December 10, 2011
University of Wisconsin-Madison

The Child as Artist and Thinker

Yi-Fu Tuan

[Dr. Tuan is no longer writing regular Dear Colleague letters. This is a special essay written for his readers.]

Up to age seven or eight, the child is an artist, a philosophical thinker, and possibly both. As artist, she draws and paints, tells fantastic stories, and in her use of language quite often comes up with original metaphors, talents that if they continue to develop may mean that one day she will be a Mary Cassatt, a Charlotte Bronte, or an Emily Dickinson. Such artistic creativity is often noted. Less often noted is the child as philosophical thinker. A five-year-old boy says to his mother, “Isn’t it strange that if a zero comes at the end of the number it means a lot, but if it is at the beginning of a number it doesn’t mean anything at all?” Predictably, this boy grew up to be Hans Bethe, a distinguished physicist. Here are some other examples of precocity that I have selected from Gareth Matthew’s Philosophy and the Young Child (Harvard, 1980).

Tim (six years), while busily engaged in licking a pot, asks, “Papa, how can we be sure that everything is not a dream?” Note that he doesn’t ask, “Am I dreaming?” but rather whether everything is a dream, including the pot he is licking. What an extraordinary ability to disengage from context this question shows!

David (five years) worries about whether an apple is alive. He decides that it is when it’s on the ground but not when it has been brought into the house. His reasoning seems to be that, on the ground, the apple is still a part of its natural cycle of life, but in the house it is not. Not being a part of that natural cycle, it is dead and hence can be eaten without compunction.

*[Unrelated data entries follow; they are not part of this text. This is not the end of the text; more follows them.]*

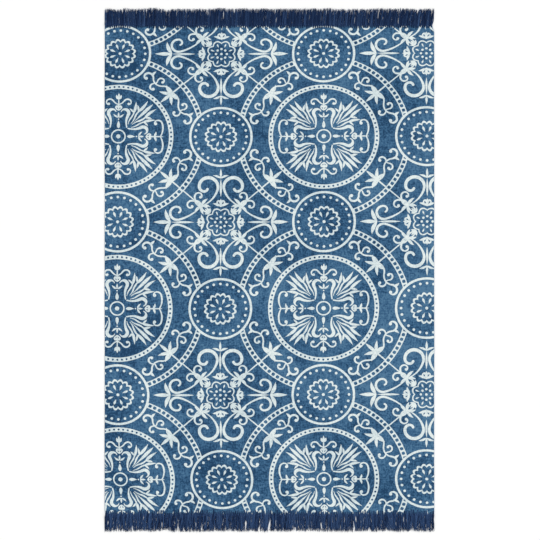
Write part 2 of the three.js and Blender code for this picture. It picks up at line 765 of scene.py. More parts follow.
def curled_foot(along: float, reach: float) -> Scroll:
    """Returns one of the two curls that a stem or a bud stands on; reach is its first bend's radius."""
    bends = (Bend(-36, reach, reach), Bend(-170, reach / 3, reach / 5))
    return Scroll(along, 0, 68, bends, Weight(4.4, 5.4, 4), 4.4)


@dataclass(frozen=True)
class Rosette:
    """A ring with a circle of dots, a scalloped ring and eight petals."""

    radius: float = 112.0
    line: float = 8.4
    dot_circle: float = 94.0
    dots: int = 24
    dot: float = 5.0
    scallops: int = 16
    scallop_valley: float = 48.0
    scallop_rise: float = 8.5
    scallop_line: float = 8.0
    petals: int = 8
    petal: Leaf = Leaf(17, 0, 0, 24, 8.4, 0, 0.62)
    centre: float = 5.6

    def draw(self, pen: Pen) -> None:
        """Draws the rosette over a bare disc, which stops the outer bands.

        Args:
            pen: A pen at the rosette's centre.
        """
        pen.dot(self.radius, ink=False)
        pen.band(self.radius, self.line)
        for number in range(self.dots):
            pen.at(polar(self.dot_circle, TURN * number / self.dots)).dot(self.dot)
        pen.scallops(self.scallop_valley, self.scallop_rise, self.scallops, self.scallop_line)
        for number in range(self.petals):
            pen.at(0, TURN * (number + 0.5) / self.petals).parts((self.petal,))
        pen.dot(self.centre)


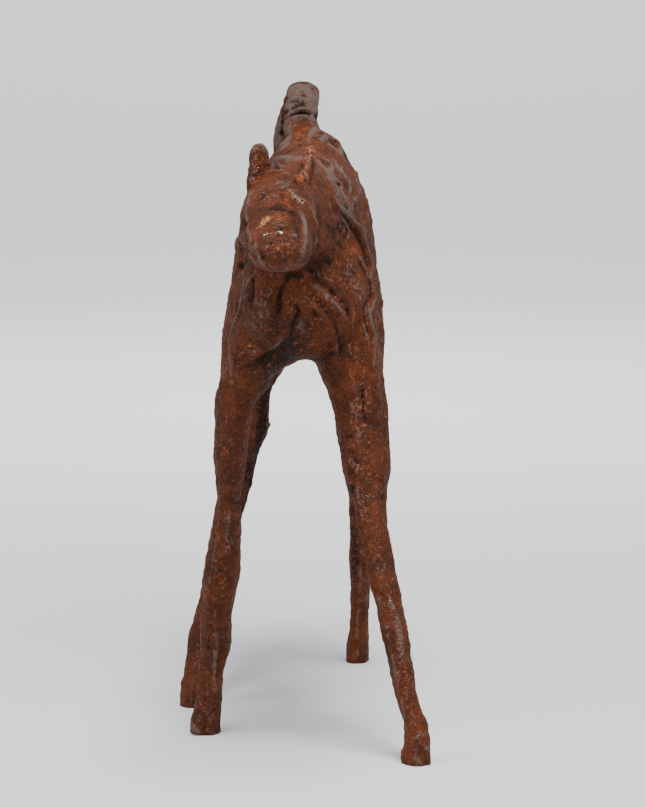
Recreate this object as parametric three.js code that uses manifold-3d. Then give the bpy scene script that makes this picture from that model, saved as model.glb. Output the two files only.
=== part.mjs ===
// Walking horse in cast iron: a hollow trunk and neck on four long solid legs, with the dowels and
// rings that join the castings. Millimetres, +Z up. The horse faces -Y and stands on its hoof soles.
import * as THREE from "three";
import { mergeVertices } from "three/addons/utils/BufferGeometryUtils.js";
import Module from "manifold-3d";

const wasm = await Module();
wasm.setup();

// Clearances and walls
const fitGap = 0.3; // clearance between pieces that touch
const wall = 9; // wall of the hollow castings
const breastWall = 21; // the hollow stops this far behind the front of the breast
const ringWall = 6; // wall of the joint rings
const ringReach = 14; // how far a joint ring runs to each side of its seam

// Seams between the castings, by their place along the horse or their height
const headSeam = -84;
const neckSeam = -8;
const frontSeam = 122;
const rearSeam = 284;
const foreSeam = 352;
const hindSeam = 340;

const headLength = 140; // from the head seam to the end of the muzzle

// The neck's hollow stops short of the head seam, so the head's dowel has solid iron to sit in
const neckPlugLength = 29;

// Dowels: radius, and length to each side of the seam that they cross
const legDowelRadius = 7;
const legDowelReach = 26;
const headDowelRadius = 8;
const headDowelReach = 24;
const tailDowelRadius = 5;
const tailDowelReach = 20;
const tailBossRadius = 14;
const earPinRadius = 1.6;
const earPinReach = 7;
const dowelEnd = 1; // free depth past each end of a dowel

// Plug that closes the belly's core hole
const plugRadius = 14;
const plugPlace = 205; // along the horse
const plugAcross = -17.5; // from side to side

// Corner of a limb's section, a little squarer than an ellipse, as a hand-modelled limb is
const limbCorner = 0.74;

// Angle between the tail's root and the vertical, in degrees
const tailLean = 24;

// Length past a muscle's ends at which it would run out, as a share of the gap between its points
const muscleEnd = 0.35;

// Steps of the skins: rings to each gap between two stations, and points around a ring
const bodyGapRings = 2;
const legGapRings = 1;
const smallGapRings = 2;
const bodySides = 24;
const limbSides = 16;
const smallSides = 12;
const muscleSides = 10;
const dowelSides = 20;

// Upright sections from front to back: place along the horse, middle from side to side, top, bottom,
// half width, and the share of that half width that is left near the top and near the bottom
const trunkStations = [
  [-38, -22, 458, 446, 6, 0.7, 0.7],
  [-33, -22, 482, 418, 30, 0.75, 0.75],
  [-22, -21, 506, 399, 46, 0.72, 0.8],
  [-4, -20, 536, 393, 56, 0.66, 0.88],
  [25, -19, 574, 390, 63, 0.6, 0.95],
  [60, -18.3, 599, 387, 63.2, 0.57, 1],
  [100, -17.5, 599, 384, 64, 0.64, 0.96],
  [150, -17.5, 591, 383, 66, 0.74, 0.87],
  [210, -17.5, 585, 386, 67, 0.8, 0.82],
  [270, -17, 588, 395, 66.5, 0.8, 0.82],
  [330, -16, 600, 408, 62.5, 0.72, 0.87],
  [380, -15, 612, 420, 58.5, 0.65, 0.9],
  [415, -13, 614, 432, 54, 0.66, 0.9],
  [438, -13, 605, 453, 44, 0.7, 0.85],
  [454, -14, 586, 484, 27, 0.7, 0.75],
  [461, -14, 556, 520, 8, 0.7, 0.7],
];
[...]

Gareth Matthew is tucking his eight-year-son, John, in bed. The boy looks up and asks, quite without warning, “Daddy, why don’t I see you double, because I have two eyes and I can see you with each one by itself?”.

“Why do I have two names?” a young child asks. “Is it because I can lose one?” “Don’t be silly,” says another child, “your can’t lose a name.” “But why not? I can forget it, and isn’t that as good as losing?”

A little girl of nine asks, “Daddy, is there really God?” The father answers that it isn’t very certain, to which the child retorts, “There must be really, because he has a name!” [If God is not and cannot be named, as in Judaism, then the little girl might argue that he cannot exist].

Ian (six years) finds to his chagrin that the three children of his parents’ friends are monopolizing the television, preventing him from watching his favorite program. “Mother,” he asks in frustration, “why is it better for three people to be selfish than for one?”

[Here is an account that should appeal to geographers]. Seven-year-old Michael and his friends have just had a Narnia story by C. S. Lewis read to them. The discussion that follows, led by a grown-up, begins with the universe. Michael knows that his father has written a paper on finite models for the universe. He is pleased because he doesn’t like one that is unbounded. The idea of an infinite universe, he says, produces a funny feeling in his stomach. The discussion then turns to death. Michael says firmly, “It is more important to have maps and know where you are than what happens after you die.” To Michael, death seems to call up an image of unmarked and unbounded space.

Why does young children’s genius for art and thought begin to fade after a certain age? One reason is that by then they start to yearn for their peers’ social acceptance. To ensure it, they sacrifice their colorful vocabulary, their high imagination, and their penchant to ask difficult and impracticable questions. Sociality may be necessary to group formation and survival, but unfortunately it adversely affects imagination and intelligence. Conversation, even in the faculty lounge, almost always sinks to the lowest common denominator. Another reason for the dumbing down is acculturation. Adults impose their customs and beliefs on the young to make them more fully human. More fully human? No, rather more fully Navaho, Nigerian, Arab, Chinese, Indian, or American. Take the children’s queries and answers I have given above. True, they all come from young American boys and girls, but are we to believe that five-year-old Nigerians and Tahitians are incapable of thoughts of comparable abstraction and depth?

I now turn to a personal issue. Because I live alone and have done so all my adult life, friends try to persuade me to keep a pet to assuage my loneliness. I see their point. But a dog or a cat, endearing and intelligent as it can be, will not do. I put a pup in bed and it licks my hand. I put my young son (suppose that I have one) in bed and he gives me a hug. What’s difference? The difference is that only the human child will pop me the question, quite out of the blue, “Daddy, since I have two eyes, why don’t I see two of you?” The cure for my loneliness, then, cannot just be affection, it also has to offer me something more, which is the mystery that the universe–this dark, hulking, and irrational immensity–can produce a being so tender and vulnerable who is yet able to introduce, on the verge of sleep and oblivion itself, a shaft of light in the form of a baffling question.